For the past few months, Frist has been applying public pressure: first, by routinely complaining about the Democratic filibuster against President Bush's nominees for the federal appellate bench; and second, by suggesting that "all options are on the table." Frist's threats have not impressed Democrats, who see no benefit in curtailing their obstructionist tactics. From their point of view, talking nominees to death keeps conservatives out of the federal judiciary, and weakens the Bush administration. And Democrats argue that changing Senate rules would injure the spirit of harmony on Capitol Hill.

Excuse us for a moment while we gag over that one. Simply stated, it is the Democrats who have violated the standards of behavior in this episode. They have maligned distinguished, well-qualified judges with whom they disagree as "radical" and "outside the mainstream" of judicial thought when it is, in fact, the Democrats who hover at the fringes of extremism. Senate minority leader Harry Reid has a soft voice and professorial manner, but he is an accomplished name-caller (Alan Greenspan is "one of the biggest political hacks we have in Washington") and seldom hesitates to misrepresent the views of judicial nominees. It's impossible to reconcile the ideal of comity with summarily denying nominees the courtesy of an up-or-down vote on the Senate floor.

That is why Frist needs to concentrate his energies, organize the majority, and face down the challenge posed by Harry Reid and his troops. But let's call this "nuclear option" by its proper name: the fairness option. Senate Democrats are the ones who have, in effect, gone nuclear--requiring a supermajority of 60 senators to approve judges. Listening to Democrats, and reading editorial commentary, Mr. and Mrs. America might have gained the impression that the three-fifths Senate vote required to end debate was dictated by James Madison on his deathbed. Hardly. Cloture is a Senate rule, not a constitutional requirement. It was President Woodrow Wilson, frustrated by the Senate's indulgence of endless talk, who promoted the adoption of Rule XXII, mandating a two-thirds vote for cloture. Sixty years later, Senate Democrats, led by Robert Byrd, reduced the two-thirds requirement to three-fifths. The sacred principle of requiring 60 votes to end a filibuster is neither an ideal of the Founders nor a historic precedent: It is a procedural rule less than 30 years old. And, in the long history of the United States, filibusters have never been used by a minority systematically to block a president's judicial nominees.

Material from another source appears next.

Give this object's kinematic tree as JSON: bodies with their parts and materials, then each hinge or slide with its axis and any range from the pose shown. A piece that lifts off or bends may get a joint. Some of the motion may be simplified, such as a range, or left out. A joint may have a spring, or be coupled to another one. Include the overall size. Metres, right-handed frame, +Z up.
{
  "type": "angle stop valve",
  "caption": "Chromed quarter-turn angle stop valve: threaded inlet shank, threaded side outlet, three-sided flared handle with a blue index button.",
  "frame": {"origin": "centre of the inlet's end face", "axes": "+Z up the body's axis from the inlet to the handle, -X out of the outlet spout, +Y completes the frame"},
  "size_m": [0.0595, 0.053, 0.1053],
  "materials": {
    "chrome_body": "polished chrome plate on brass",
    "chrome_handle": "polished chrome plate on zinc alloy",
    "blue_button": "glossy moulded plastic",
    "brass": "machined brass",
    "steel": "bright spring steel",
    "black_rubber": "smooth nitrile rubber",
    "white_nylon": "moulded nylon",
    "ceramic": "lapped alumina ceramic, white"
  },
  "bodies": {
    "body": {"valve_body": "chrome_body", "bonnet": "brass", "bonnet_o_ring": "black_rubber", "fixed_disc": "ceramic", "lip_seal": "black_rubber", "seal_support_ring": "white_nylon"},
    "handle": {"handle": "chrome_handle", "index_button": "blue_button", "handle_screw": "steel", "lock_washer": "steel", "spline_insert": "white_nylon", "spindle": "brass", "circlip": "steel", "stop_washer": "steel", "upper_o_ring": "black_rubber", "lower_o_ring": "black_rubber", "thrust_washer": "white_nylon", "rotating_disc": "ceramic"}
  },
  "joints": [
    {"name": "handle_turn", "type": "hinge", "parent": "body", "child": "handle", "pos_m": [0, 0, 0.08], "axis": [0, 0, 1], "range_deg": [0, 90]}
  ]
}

It is true that the filibuster preserves one option for the minority against the rule of the majority party, and may allow a minority to focus the attention of the country on momentous issues before the Senate acts. But it is also worth noting that this procedure has not always been used for constructive purposes. In recent times, the filibuster was used most promiscuously to frustrate civil-rights legislation: In 1957 Strom Thurmond held the floor for 24 hours for that purpose--a record which still stands--and in 1964, 18 Democrats and one Republican blocked the Civil Rights Act for two-and-a-half months.

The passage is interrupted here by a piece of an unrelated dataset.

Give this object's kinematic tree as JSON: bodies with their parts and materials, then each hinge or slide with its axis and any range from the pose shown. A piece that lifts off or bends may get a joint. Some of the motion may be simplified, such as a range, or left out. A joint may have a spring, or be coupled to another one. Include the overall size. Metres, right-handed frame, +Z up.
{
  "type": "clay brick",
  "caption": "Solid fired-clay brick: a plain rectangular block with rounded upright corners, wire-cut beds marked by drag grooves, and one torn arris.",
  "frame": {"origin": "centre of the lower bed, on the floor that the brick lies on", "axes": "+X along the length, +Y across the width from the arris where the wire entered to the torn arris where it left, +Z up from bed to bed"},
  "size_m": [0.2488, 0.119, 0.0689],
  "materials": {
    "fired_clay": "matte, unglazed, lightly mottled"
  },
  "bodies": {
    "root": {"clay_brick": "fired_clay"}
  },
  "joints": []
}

That's the history. The politics is even more compelling. No Senate Republican should misunderstand the Democrats' motive in blocking the nominations of, among others, Justice Janice Brown of the California Supreme Court, Judge Henry Saad of the Michigan Court of Appeals, or Texas Supreme Court Justice Priscilla Owen: It is power, pure and simple. These, and other jurists, have been nominated by President Bush, favorably evaluated by the American Bar Association, have testified before and been endorsed by the Judiciary Committee, and await final judgment in the Senate. If the Democrats manage to prevent a vote for the sake of political obstruction, they will set a precedent more momentous than a change in Senate rules.

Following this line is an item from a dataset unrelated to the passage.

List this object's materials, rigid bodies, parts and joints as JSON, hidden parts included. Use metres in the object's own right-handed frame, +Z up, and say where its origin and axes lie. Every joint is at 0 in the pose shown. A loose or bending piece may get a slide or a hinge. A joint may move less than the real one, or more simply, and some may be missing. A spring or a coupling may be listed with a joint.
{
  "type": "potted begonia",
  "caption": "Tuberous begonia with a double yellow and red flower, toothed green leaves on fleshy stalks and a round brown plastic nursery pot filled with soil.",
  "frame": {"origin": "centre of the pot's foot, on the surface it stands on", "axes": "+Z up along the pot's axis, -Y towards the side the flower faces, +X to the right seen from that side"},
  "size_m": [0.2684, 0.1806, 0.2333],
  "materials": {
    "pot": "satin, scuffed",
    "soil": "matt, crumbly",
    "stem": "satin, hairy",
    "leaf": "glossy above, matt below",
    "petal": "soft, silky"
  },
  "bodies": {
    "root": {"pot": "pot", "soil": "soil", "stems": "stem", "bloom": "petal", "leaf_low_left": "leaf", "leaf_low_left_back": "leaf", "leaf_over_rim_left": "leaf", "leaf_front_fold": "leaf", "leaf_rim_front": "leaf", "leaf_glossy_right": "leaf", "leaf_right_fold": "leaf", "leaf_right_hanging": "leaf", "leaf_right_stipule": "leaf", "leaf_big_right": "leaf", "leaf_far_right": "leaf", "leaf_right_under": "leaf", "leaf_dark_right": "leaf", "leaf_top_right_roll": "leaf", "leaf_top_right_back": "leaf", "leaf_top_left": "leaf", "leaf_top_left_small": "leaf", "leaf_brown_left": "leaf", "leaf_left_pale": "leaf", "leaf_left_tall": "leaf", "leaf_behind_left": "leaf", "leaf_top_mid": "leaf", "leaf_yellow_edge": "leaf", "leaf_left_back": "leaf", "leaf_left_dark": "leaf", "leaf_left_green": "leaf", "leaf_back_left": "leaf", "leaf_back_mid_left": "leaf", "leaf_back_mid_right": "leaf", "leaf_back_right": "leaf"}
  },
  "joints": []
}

The power of any president, Democrat or Republican, to appoint judges would then depend not on a formal vote of the Senate, but on the consent of 40 partisans determined to inflict maximum political damage. So the stakes for the Bush administration could not be clearer: If Harry Reid and the Democrats can abuse Senate rules to stop their colleagues from voting on appellate nominees, Supreme Court appointments will be next on the list. And which is more important: the right of any president to appoint federal judges, and the right of nominees to a Senate vote; or some spurious notion of "comity" on Capitol Hill?